(Reuters) – Britain’s Centrica said it would sell its Texas gas-fired power stations to Blackstone for $685 million in cash and return the proceeds to investors by extending its share buyback program.
Shares in the energy company, which have fallen nearly 20 percent in the last three months, jumped to the top of the FTSE 100 share index leaderboard after the deal was announced on Wednesday.
The three units, located in Paris, Bastrop, and Mission, have a combined capacity of 1,295MW, Centrica said. As part of the deal it agreed with Blackstone a three-year call option arrangement for an equivalent amount of capacity.
“This transaction allows us to realize value from our gas-fired fleet, while ensuring stability of price and supply in the Texas power market through the call option arrangement,” said Badar Khan, President and CEO of Centrica’s North American subsidiary Direct Energy.

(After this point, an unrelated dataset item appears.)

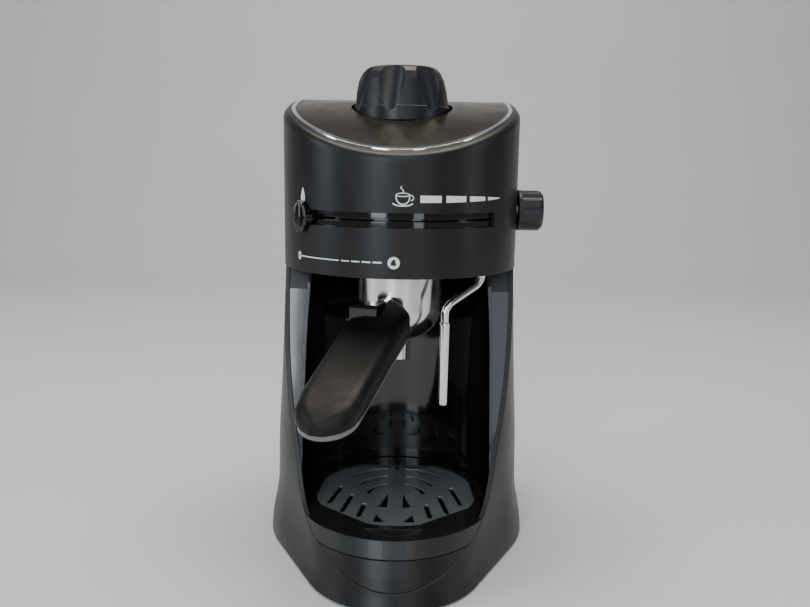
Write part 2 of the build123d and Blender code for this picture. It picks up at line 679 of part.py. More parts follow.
def filter_basket():
    rim = HEAD_Z + CUP_RIM
    r = CUP_R - CUP_WALL - FIT
    wall = disc(r, rim - BASKET_DEPTH, rim) - disc(r - 0.8, rim - BASKET_DEPTH + 0.8, rim + 9)
    return wall + tube(CUP_R - 0.2, r - 0.8, rim, rim + 1.0)


def handle_rows():
    rows = [between(HANDLE_ROWS, i, share / HANDLE_LEVELS)
            for i in range(len(HANDLE_ROWS) - 1) for share in range(HANDLE_LEVELS)]
    return rows + [HANDLE_ROWS[-1]]


def handle_width(r):
    """Middle and half width of the handle in plan, at a distance from the axis."""
    (tip_x, tip_r), (neck_x, neck_r) = HANDLE_END, HANDLE_NECK
    start, end = CUP_R + 4 + neck_r, HANDLE_TIP - tip_r
    share = min(1.0, max(0.0, (r - start) / (end - start)))
    radius = neck_r + (tip_r - neck_r) * share
    past = max(start - r, r - end, 0.0)
    return neck_x + (tip_x - neck_x) * share, (radius ** 2 - min(past, 0.98 * radius) ** 2) ** 0.5


def handle_body():
    """Bar with rounded upper edges; its lower part is cut to length by the pieces below."""
    sections = []
    for r, top, low in handle_rows():
        middle, half = handle_width(r)
        tall = low - top + 8
        frame = Plane((middle, -r, HEAD_Z - top - tall / 2), x_dir=(1, 0, 0), z_dir=(0, -1, 0))
        sections.append(frame * RectangleRounded(2 * half, tall, min(HANDLE_EDGE_R, 0.9 * half)))
    return loft(sections, ruled=True)


def under_handle(lift):
    """Everything below the handle's underside raised by a lift."""
    points = [(-r, HEAD_Z - low + lift) for r, _, low in handle_rows()]
    ends = [(-HANDLE_TIP - 9, points[-1][1]), (-HANDLE_TIP - 9, 0), (0, 0), (0, points[0][1])]
    return side_prism(make_face(Polyline(*points, *ends, close=True)), 60)


def boss_room():
    return along_y(BOSS_R, -(CUP_R + 8), -CUP_R, 0, HEAD_Z - BOSS_DROP)


def clip_room(gap, front):
    (x0, x1), (y0, y1) = CLIP_X, CLIP_Y
    z = HEAD_Z - CLIP_DROP
    return block(x0 - gap, x1 + gap, y0 - front, y1 + gap, z - CLIP_T - gap, z + gap)


def handle_grip():
    """Rounded bar with a notch for the clip beside the hub's right arm."""
    grip = handle_body() - under_handle(INSERT_T)
    grip -= block(-60, CLIP_X[1] + 1.0, -NOTCH_END, 0, HEAD_Z - NOTCH_DROP, HEAD_Z)
    return grip - boss_room() - clip_room(1.0, 1.5) - clip_pin()


def handle_insert():
    """Bright strip under the handle, a little narrower than the grip."""
    (tip_x, tip_r), (neck_x, neck_r) = HANDLE_END, HANDLE_NECK
    rounds = [(tip_x, tip_r - HANDLE_TIP, tip_r - 1.2), (neck_x, -(CUP_R + 4 + neck_r), neck_r - 1.2)]
    strip = prism(outline(rounds), HEAD_Z - 110, HEAD_Z)
    return (strip & under_handle(INSERT_T)) - under_handle(0) - boss_room()


def basket_clip():
    """Thumb flap that holds the basket when the grounds are knocked out."""
    flap = clip_room(0, 0)
    flap = fillet(flap.edges().filter_by(Axis.X), 2.2)
    return flap - Pos(0, clip_y(), clip_z()) * (Rot(0, 90, 0) * Cylinder(1.25, 80))


def clip_y():
    return CLIP_Y[0] + 2.5


def clip_z():
    return HEAD_Z - CLIP_DROP - CLIP_T + 2.5


def clip_pin():
    x0, x1 = CLIP_X
    mid, length = (x0 + x1) / 2, x1 - x0 + 6
    return Pos(mid, clip_y(), clip_z()) * (Rot(0, 90, 0) * Cylinder(1.2, length))


# ---------------------------------------------------------------- strength selector
def selector_track():
    """Curved channel behind the slot; its front is two lips with a narrow gap between them."""
    r = HEAD_R - HEAD_WALL
    az0, az1 = SLOT_AZ[0] - 7, SLOT_AZ[1] + 4
    low, high = SLOT_LOW - 4, SLOT_HIGH + 4
    body = arc_wall(r - 2 * TRACK_T - TRACK_ROOM, r, low, high, az0, az1)
    body -= arc_wall(r - TRACK_T - TRACK_ROOM, r - TRACK_T, low + 1.5, high - 1.5, az0 + 1, az1 - 1)
    gap = BLADE_T / 2 + BLADE_GAP
    mid = (SLOT_LOW + SLOT_HIGH) / 2
    return body - arc_wall(r - 3, r + 1, mid - gap, mid + gap, az0 + 1, az1 - 1)


def selector_shoe():
    r = HEAD_R - HEAD_WALL - TRACK_T
    low, high = SLOT_LOW - 2.5 + FIT, SLOT_HIGH + 2.5 - FIT
    return arc_wall(r - TRACK_ROOM + FIT, r - FIT, low, high, LEVER_AZ - SHOE_ANGLE, LEVER_AZ + SHOE_ANGLE)


def selector_blade():
    r, mid = HEAD_R - HEAD_WALL - TRACK_T, (SLOT_LOW + SLOT_HIGH) / 2
    z0, z1 = mid - BLADE_T / 2, mid + BLADE_T / 2
    blade = arc_wall(r - FIT, HEAD_R + 3, z0, z1, LEVER_AZ - 2.5, LEVER_AZ + 2.5)
    return blade + arc_wall(HEAD_R + 0.6, HEAD_R + 3, z0 - 1.4, z1 + 1.4, LEVER_AZ - 3, LEVER_AZ + 9)


def selector_lever():
    """Oval thumb piece with a pinched rib down its middle."""
    mid = (SLOT_LOW + SLOT_HIGH) / 2
    oval = Ellipse(LEVER_W / 2, LEVER_H / 2)
    y0 = -(HEAD_R + 0.8)
    plate = extrude(Plane((0, y0, mid), x_dir=(1, 0, 0), z_dir=(0, -1, 0)) * oval, LEVER_OUT)
    plate = fillet(plate.faces().sort_by(Axis.Y)[0].edges(), 1.6)
    for side in (-1, 1):
        plate -= Pos(side * 7.2, y0 - LEVER_OUT - 6.4, mid) * Sphere(9.2)
    low = mid - BLADE_T / 2 - 1.4
    plate -= arc_wall(HEAD_R, HEAD_R + 3, low, low + BLADE_T + 2.8, -20, 20)
    return Rot(0, 0, LEVER_AZ) * plate


# ---------------------------------------------------------------- mains side
def rocker_bezel():
    y = BACK_Y
    outer = block(-ROCKER_W / 2, ROCKER_W / 2, y - 10, y, ROCKER_Z - ROCKER_H / 2, ROCKER_Z + ROCKER_H / 2)
    rim = block(-ROCKER_W / 2 - 2, ROCKER_W / 2 + 2, y + 0.8, y + 3.0,
                ROCKER_Z - ROCKER_H / 2 - 2, ROCKER_Z + ROCKER_H / 2 + 2)
    neck = block(-ROCKER_W / 2, ROCKER_W / 2, y - 1, y + 2,
                 ROCKER_Z - ROCKER_H / 2, ROCKER_Z + ROCKER_H / 2)
    room = block(-ROCKER_W / 2 + 2, ROCKER_W / 2 - 2, y - 8, y + 9,
                 ROCKER_Z - ROCKER_H / 2 + 2, ROCKER_Z + ROCKER_H / 2 - 2)
    pin = Pos(0, y - 3.5, ROCKER_Z) * (Rot(0, 90, 0) * Cylinder(1.0, ROCKER_W - 1))
    return outer + rim + neck - room + pin


def power_rocker():
    y, half = BACK_Y, ROCKER_H / 2 - 3.6
    w = ROCKER_W / 2 - 2 - FIT
    profile = make_face(Polyline((y - 5.5, -3.0), (y - 5.5, 3.0), (y + 1.0, half), (y + 4.2, half),
                                 (y + 3.0, 0), (y + 4.2, -half), (y + 1.0, -half), close=True))
    body = side_prism(profile, w)
    body = Pos(0, y - 3.5, ROCKER_Z) * (Rot(ROCKER_TILT, 0, 0) * (Pos(0, -(y - 3.5), 0) * body))
    return body - Pos(0, y - 3.5, ROCKER_Z) * (Rot(0, 90, 0) * Cylinder(1.06, ROCKER_W))


def cord_gland():
    y = BACK_Y
    body = along_y(GLAND_R, y - 4, y + 6, 0, GLAND_Z) + along_y(GLAND_R + 2, y + 5.5, y + 8, 0, GLAND_Z)
    body += along_y(GLAND_R + 2, y - 4, y - 1, 0, GLAND_Z)
    return body - along_y(GLAND_HOLE, y - 9, y + 20, 0, GLAND_Z)


def terminal_block():
    z = SEAT_TOP
    body = block(-16, 16, 60, 74, z, z + 12)
    for x in (-10, 0, 10):
        body -= disc(2.4, z + 6, z + 13, x, 67)
    return body


# ---------------------------------------------------------------- all pieces
def pieces():
    parts = {f.__name__: f() for f in (
        outer_shell, front_panel, tray_seat, inner_liner, base_plate, base_screws, foot_ring,
        drip_tray, drip_grille, head_shell, chrome_trim, head_lid, head_underplate, boiler,
        boiler_heater, boiler_bracket, bracket_screws, thermostat, thermal_fuse, group_collar,
        group_gasket, shower_screen, screen_screw, cap_knob, cap_insert, cap_gasket, safety_valve,
        steam_valve, steam_stem, steam_knob, steam_pipe, wand_socket, steam_wand, wand_sleeve,
        selector_track, selector_shoe, selector_blade, selector_lever, rocker_bezel, power_rocker,
        cord_gland, terminal_block)}
    parts |= side_strips()
    for piece in (portafilter_cup, portafilter_spout, filter_basket, handle_grip, handle_insert,
                  basket_clip, clip_pin):
        parts[piece.__name__] = Rot(0, 0, HANDLE_AZ) * piece()
    return parts


os.makedirs(OUT, exist_ok=True)
for name, shape in pieces().items():
    export_step(shape, f"{OUT}/{name}.step")
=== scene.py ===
"""Looks of the small steam espresso machine: finishes, printed marks, studio and camera.

Everything is in metres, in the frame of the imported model: the brewing axis is the Z axis, the
worktop is z = 0 and the front faces -Y. Azimuths are degrees from the front towards +X.
"""
from math import cos, degrees, hypot, pi, radians, sin, sqrt

import bmesh
import bpy
from mathutils import Matrix, Vector


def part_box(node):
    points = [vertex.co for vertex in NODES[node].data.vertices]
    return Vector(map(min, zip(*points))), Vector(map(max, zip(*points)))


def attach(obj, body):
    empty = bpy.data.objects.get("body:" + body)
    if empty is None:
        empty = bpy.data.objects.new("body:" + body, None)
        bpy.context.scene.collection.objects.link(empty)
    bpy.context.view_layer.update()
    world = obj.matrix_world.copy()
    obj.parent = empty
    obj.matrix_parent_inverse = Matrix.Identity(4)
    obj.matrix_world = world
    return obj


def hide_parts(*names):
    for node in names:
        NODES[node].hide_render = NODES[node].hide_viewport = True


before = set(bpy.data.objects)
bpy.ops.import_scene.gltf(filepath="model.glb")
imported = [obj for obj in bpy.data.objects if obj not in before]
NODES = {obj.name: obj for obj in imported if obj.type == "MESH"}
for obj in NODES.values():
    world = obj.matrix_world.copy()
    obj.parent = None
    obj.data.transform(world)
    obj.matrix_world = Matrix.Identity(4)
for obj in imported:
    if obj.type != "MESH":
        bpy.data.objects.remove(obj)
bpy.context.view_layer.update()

MM = 0.001


def low(node):
    """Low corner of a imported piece."""
    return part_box(node)[0]


def high(node):
    """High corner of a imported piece."""
    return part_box(node)[1]


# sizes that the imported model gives
HEAD_RADIUS = high("head_shell").x
SLOT_MIDDLE = (low("selector_blade").z + high("selector_blade").z) / 2
LEVER_AZIMUTH = -49.5       # where the selector lever rests

DUST_COLOUR = (0.34, 0.32, 0.29)


# ---------------------------------------------------------------- shader groups
def socket(group, name, kind, way, value=None):
    """Adds an input or output to a group."""
    made = group.interface.new_socket(name=name, in_out=way, socket_type=kind)
    if value is not None:
        made.default_value = value


def start_group(name, inputs, outputs):
    """A shader node group with its float inputs and outputs; gives it and its two end nodes."""
    group = bpy.data.node_groups.new(name, "ShaderNodeTree")
    for title, value in inputs:
        socket(group, title, "NodeSocketFloat", "INPUT", value)
    for title, kind in outputs:
        socket(group, title, kind, "OUTPUT")
    ins, outs = group.nodes.new("NodeGroupInput"), group.nodes.new("NodeGroupOutput")
    return group, ins, outs


def add(tree, kind, **values):
    """A new node of this kind with the settings given by name."""
    node = tree.nodes.new(kind)
    for key, value in values.items():
        setattr(node, key, value)
    return node


def link(tree, source, node, name):
    """Feeds a socket into the named input of a node."""
    tree.links.new(source, node.inputs[name])


def math_node(tree, operation, a, b=None, clamp=False):
    """Result of a sum; a and b are each a number or a socket."""
    node = add(tree, "ShaderNodeMath", operation=operation, use_clamp=clamp)
    for i, value in enumerate((a, b)):
        if value is None:
            continue
        if isinstance(value, (int, float)):
            node.inputs[i].default_value = value
        else:
            tree.links.new(value, node.inputs[i])
    return node.outputs[0]


def noise(tree, vector, scale, detail=2.0, rough=0.5, distortion=0.0):
    """Cloudy value at a vector; the scale is a number or a socket."""
    node = add(tree, "ShaderNodeTexNoise")
    if isinstance(scale, (int, float)):
        node.inputs["Scale"].default_value = scale
    else:
        link(tree, scale, node, "Scale")
    node.inputs["Detail"].default_value = detail
    node.inputs["Roughness"].default_value = rough
    node.inputs["Distortion"].default_value = distortion
    link(tree, vector, node, "Vector")
    return node.outputs["Fac"]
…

Shares in Centrica were up 2.5 percent at 331.2 pence by 1047 GMT, outperforming a 0.3 percent rise in the FTSE 100 index .FTSE. The stock has been buffeted by a debate around energy prices for consumers in Britain, particularly the opposition Labour Party’s plan to freeze prices if it won power in 2015.
The shares fell further last month when Centrica cut its 2013 earnings forecast, citing not only rising costs in Britain but also intensifying competition in the United States.
Analysts at Liberum Capital said the Texas deal made sense. “As the Texas market tends to be well supplied, a tolling agreement helps to free up capital,” they said. “As we have long advocated, an extension of the share buy-back scheme (especially at the current prices) could bring better shareholder returns.”
Centrica said it would return the proceeds from the sale to shareholders through a 420 million pound ($682 million) extension of its share repurchase program in 2014.